(Records with modeling code)
================================
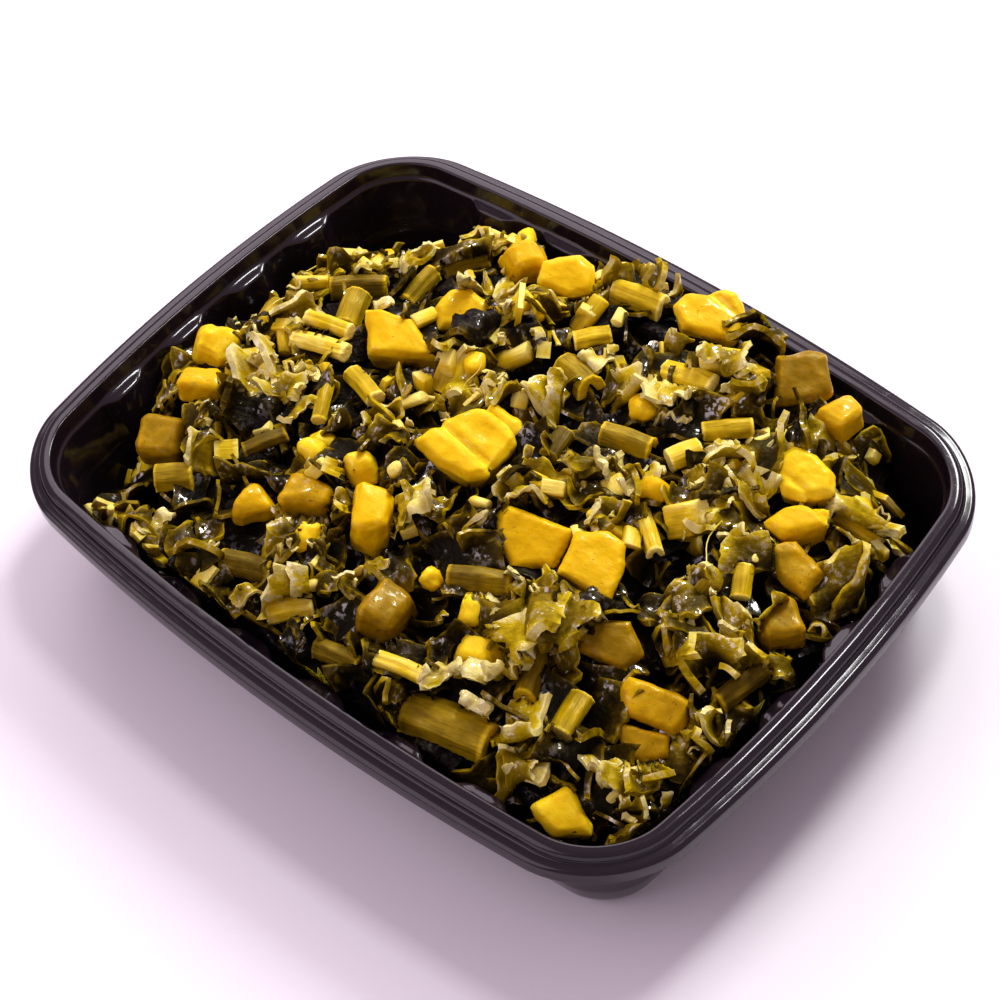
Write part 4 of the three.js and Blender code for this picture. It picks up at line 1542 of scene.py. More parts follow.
@dataclass
class LeafModels:
    """Chopped and folded leaf sheets, modelled once each."""

    seed: int = 31
    walk_steps: int = 14
    half: float = MODEL_LENGTH / 2
    cross_bend: Pair = (10, 60)
    most_twist: float = 40
    strip_thickness: float = 0.75

    def build(self, kind: Sheet, count: int) -> list[bpy.types.Object]:
        """Models a number of different sheets of one kind."""
        return [self.sheet(kind, 100 * len(kind.name) + number) for number in range(count)]

    def sheet(self, kind: Sheet, number: int) -> bpy.types.Object:
        """Models one sheet, of MODEL_LENGTH before it is folded.

        Args:
            kind: the kind of leaf piece.
            number: which sheet, for its random draw.

        Returns:
            The sheet.
        """
        style = kind.value
        draw = random.Random(self.seed + number)
        breadth = draw.uniform(*style.breadth)
        curl = math.radians(draw.choice((-1, 1)) * draw.uniform(*style.curl_degrees))
        creases = [self._crease(style, draw) for _ in range(style.folds)]
        corners = [(u * draw.uniform(0.72, 1.08), v * draw.uniform(0.6, 1.08))
                   for u in (-1, 1) for v in (-1, 1)]
        leaf = Bench.begin(bpy.ops.mesh.primitive_grid_add, x_subdivisions=style.columns,
                           y_subdivisions=style.rows, size=2.0)
        flat = Bench.points(leaf)
        # The leaf finish paints the rim paler by this share, a painted highlight.
        Bench.mark(leaf, "edge", np.abs(flat[:, :2]).max(axis=1))
        shaped = []
        for u, v, _ in flat:
            a, b = self._cut(u, v, corners, number)
            x, z = self._walk(a, b, creases, curl)
            rim = max(abs(u), abs(v)) ** 2
            ruffle = style.ruffle_height * (0.35 + 0.65 * rim)
            y = self.half * breadth * b
            place = Vector((self.half * a, y, number * 5.7)) / style.ruffle_length
            sideways = 0.5 * ruffle * noise.noise(place + Vector((7, 3, 1)))
            shaped.append((self.half * x, y + sideways, self.half * z + ruffle * noise.noise(place)))
        Bench.set_points(leaf, np.array(shaped) * MM)
        cross = math.radians(draw.choice((-1, 1)) * draw.uniform(*self.cross_bend))
        Bench.modify(leaf, "SIMPLE_DEFORM", deform_method="BEND", deform_axis="X", angle=cross)
        twist = math.radians(draw.uniform(-self.most_twist, self.most_twist))
        Bench.modify(leaf, "SIMPLE_DEFORM", deform_method="TWIST", deform_axis="X", angle=twist)
        Bench.modify(leaf, "SOLIDIFY", thickness=style.thickness * MM, offset=0.0)
        Bench.face_outwards(leaf)
        Bench.smooth(leaf, 75.0)
        return leaf

    def ruffles(self, count: int) -> list[bpy.types.Object]:
        """Models a number of different frilly strips, from noise that is the same in each run."""
        noise.seed_set(self.seed)
        return [self._ruffle(number) for number in range(count)]

    def _ruffle(self, number: int) -> bpy.types.Object:
        """Models one frilly strip of MODEL_LENGTH, short inside and waving along its outer rim.

        Args:
            number: which strip, for its random draw.

        Returns:
            The strip.
        """
        draw = random.Random(self.seed + 500 + number)
        waves = draw.uniform(2.2, 4.2)
        arc = math.radians(draw.uniform(50, 190))
        breadth = draw.uniform(3.0, 5.5)
        height = draw.uniform(1.2, 2.4)
        phase = draw.uniform(0, 6.28)
        strip = Bench.begin(bpy.ops.mesh.primitive_grid_add, x_subdivisions=24, y_subdivisions=4, size=2.0)
        flat = Bench.points(strip)
        outer = (flat[:, 1] + 1) / 2
        # The leaf finish paints the outer rim paler by this share, a painted highlight.
        Bench.mark(strip, "edge", outer)
        shaped = []
        for (u, _, _), out in zip(flat, outer):
            wave = math.pi * waves * u + phase
            crumple = noise.noise_vector(Vector((2.2 * u, 2.2 * out, number * 3.9)))
            reach = 1.5 + out * breadth * (1 + 0.3 * crumple.x)
            angle = 0.5 * arc * u + 0.25 * out * math.cos(wave)
            x = reach * math.sin(angle) + 2.6 * u
            y = reach * math.cos(angle) - 3.0 + crumple.y
            z = height * out * math.sin(wave) + 1.2 * crumple.z
            shaped.append((x, y, z))
        Bench.set_points(strip, np.array(shaped) * MM)
        Bench.modify(strip, "SOLIDIFY", thickness=self.strip_thickness * MM, offset=0.0)
        Bench.face_outwards(strip)
        Bench.smooth(strip, 80.0)
        return strip

    @staticmethod
    def _crease(style: SheetStyle, draw: random.Random) -> Crease:
        """Draws one fold."""
        turn = math.radians(draw.choice((-1, 1)) * draw.uniform(*style.fold_degrees))
        return Crease(draw.uniform(-0.6, 0.6), draw.uniform(-0.5, 0.5), turn, draw.uniform(0.1, 0.3))

    @staticmethod
    def _cut(u: float, v: float, corners: Sequence[Pair], number: int) -> Pair:
        """Maps a square onto the sheet's four cut corners and makes its rim uneven.

        Args:
            u: the place along the square, from -1 to 1.
            v: the place across the square, from -1 to 1.
            corners: the cut corners.
            number: which sheet, for its own uneven rim.

        Returns:
            The place on the sheet, along and across.
        """
        shares = [(1 + i * u) * (1 + j * v) / 4 for i in (-1, 1) for j in (-1, 1)]
        a = sum(s * c[0] for s, c in zip(shares, corners))
        b = sum(s * c[1] for s, c in zip(shares, corners))
        rim = max(abs(u), abs(v)) ** 4
        torn = 0.2 * rim * noise.noise(Vector((2.6 * u, 2.6 * v, number * 7.3)))
        return a * (1 + torn), b * (1 + torn)

    def _walk(self, along: float, across: float, creases: Sequence[Crease], curl: float) -> Pair:
        """Walks from the sheet's middle along its folded surface.

        Args:
            along: how far to walk.
            across: the place across the sheet.
            creases: the sheet's folds.
            curl: how far the sheet curls over its half length, in radians.

        Returns:
            The distance and the height that are reached.
        """
        x = z = 0.0
        for step in range(self.walk_steps):
            here = along * (step + 0.5) / self.walk_steps
            angle = curl * here
            for crease in creases:
                angle += crease.turn * (crease.share(here, across) - crease.share(0.0, across))
            x += math.cos(angle) * along / self.walk_steps
            z += math.sin(angle) * along / self.walk_steps
        return x, z


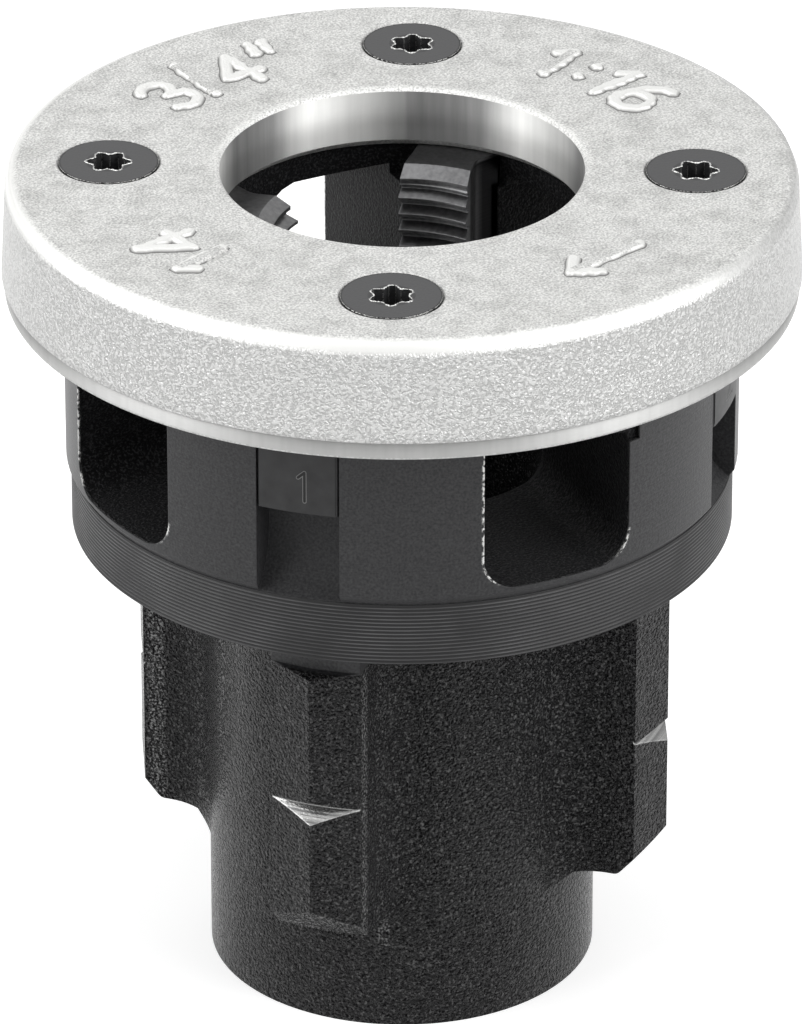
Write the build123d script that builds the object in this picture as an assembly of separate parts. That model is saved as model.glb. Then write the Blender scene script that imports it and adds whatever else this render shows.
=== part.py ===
from build123d import *
import os
from math import atan, degrees, hypot, pi, radians, sqrt, tan

# Quick-change die head for cutting a tapered 3/4 inch pipe thread.
# Four threading dies stand in milled slots of a cast head body, and a cast cover holds them
# down with four countersunk screws. A pipe enters from below, through the sleeve.
# All sizes are millimetres. The axis of the pipe is Z, the foot of the sleeve lies on Z = 0,
# and an azimuth is counted from -Y towards +X, counter-clockwise as seen from above.
# One pair of chip windows looks along -Y and +Y.

# Pipe and thread
pipe_od = 26.9
thread_pitch = 25.4 / 14
thread_depth = 0.64 * thread_pitch
flank_angle = 27.5
thread_taper = 1 / 16
crest_d_top = 24.2

# Head body: overall height and diameters
overall_height = 86.9
upper_d = 67.1
band_d = 65.9
sleeve_d = 39.1
guide_clearance = 0.6
band_bottom_z = 48.6
band_top_z = 55.2
band_step_height = 0.8
mouth_chamfer = 0.9

# Chamber round the dies, and the ring that closes it at the top
chamber_d = 34.0
floor_z = 56.4
floor_bevel = 1.3
ring_bore_d = 39.5
ring_height = 3.3
ledge_drop = 0.4

# Chip windows: two opposite pairs, the second pair cast a little out of square
window_a_width = 15.9
window_b_width = 17.0
window_b_azimuth = 95.2
window_round = 3.4
ceiling_angle = 22.0
corner_run = 5.9
corner_drop = 2.0
relief_margin = 1.25
relief_depth = 0.6
relief_bottom_z = 68.9

# Dies and the slots that hold them
first_die_azimuth = -45.0
die_count = 4
die_width = 8.2
die_height = 15.3
die_top_clearance = 0.1
slot_clearance = 0.1
pocket_depth = 4.1
pocket_radius = 6.8
pocket_exit_drop = 0.1
rake_offset = 3.0
rake_hollow = 0.5
rake_reach = 5.4
rake_corner = 2.4
top_lead_width = 2.2
top_lead_height = 1.0
top_land_rise = 0.75
top_land_height = 1.6
top_run_out = 2.4
bottom_lead_height = 3.6
bottom_lead_width = 1.5
relief_shift = 0.5
end_corner = 0.2
first_crest_height = 0.44

# Ribs that drive the head in its ratchet
rib_width = 9.2
rib_lag = 1.3
ridge_d = 56.4
shoulder_d = 52.4
rib_fillet = 6.5
rib_bottom_z = 13.3
rib_chamfer_angle = 50.0
rib_chamfer_height = 3.9
rib_corner = 0.9
rib_foot = 1.4
rib_sink = 0.05
neck_bottom_z = 43.9
neck_slope_height = 0.6
groove_root_z = 28.6
groove_drop = 1.5
groove_rise = 1.0

# Cover plate
cover_d = 79.2
cover_top_d = 78.2
cover_thickness = 6.4
cover_height = 12.3
cover_bore_d = 36.0
cover_edge = 1.3
lip_height = 1.8
lip_d = 78.6
skirt_clearance = 0.1
bore_top_break = 0.3
bore_bottom_chamfer = 0.8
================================
Extract exactly the leading lines of the data, stopping at and including the line with "number: which sheet, for its random".

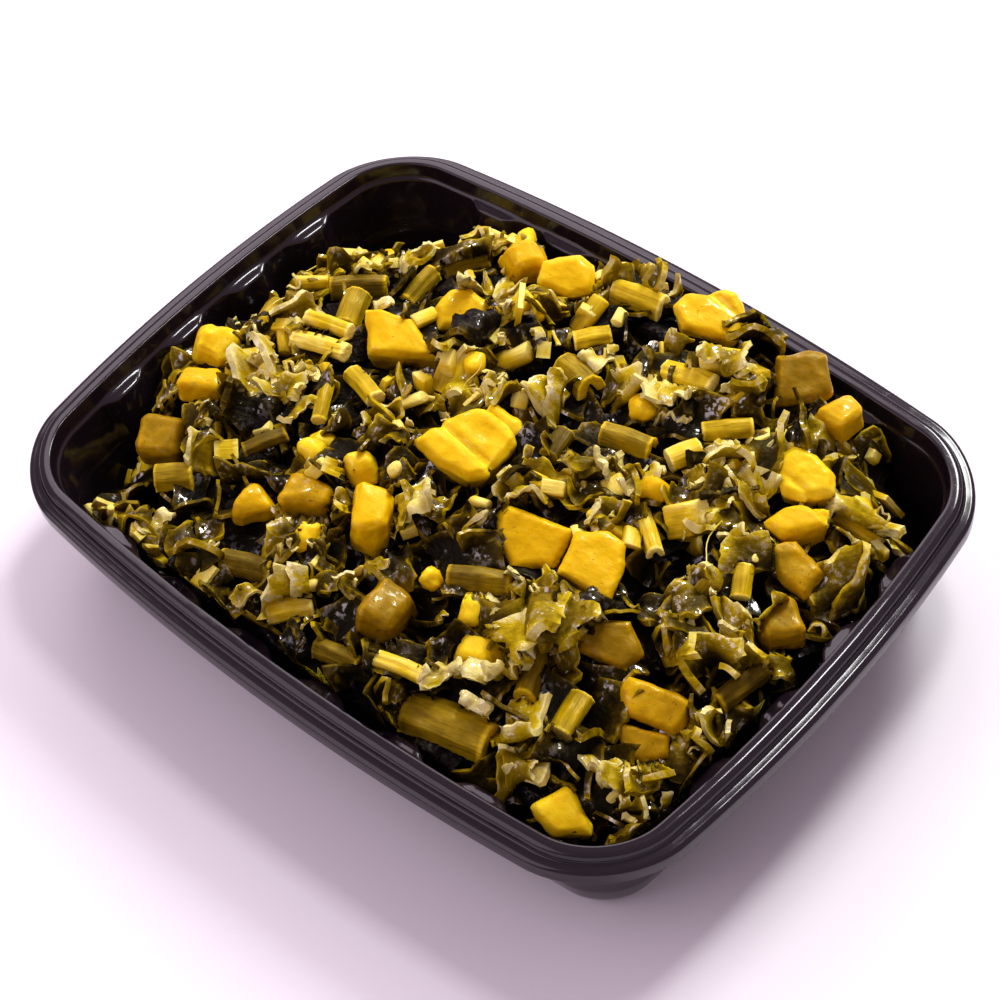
Write part 4 of the three.js and Blender code for this picture. It picks up at line 1542 of scene.py. More parts follow.
@dataclass
class LeafModels:
    """Chopped and folded leaf sheets, modelled once each."""

    seed: int = 31
    walk_steps: int = 14
    half: float = MODEL_LENGTH / 2
    cross_bend: Pair = (10, 60)
    most_twist: float = 40
    strip_thickness: float = 0.75

    def build(self, kind: Sheet, count: int) -> list[bpy.types.Object]:
        """Models a number of different sheets of one kind."""
        return [self.sheet(kind, 100 * len(kind.name) + number) for number in range(count)]

    def sheet(self, kind: Sheet, number: int) -> bpy.types.Object:
        """Models one sheet, of MODEL_LENGTH before it is folded.

        Args:
            kind: the kind of leaf piece.
            number: which sheet, for its random draw.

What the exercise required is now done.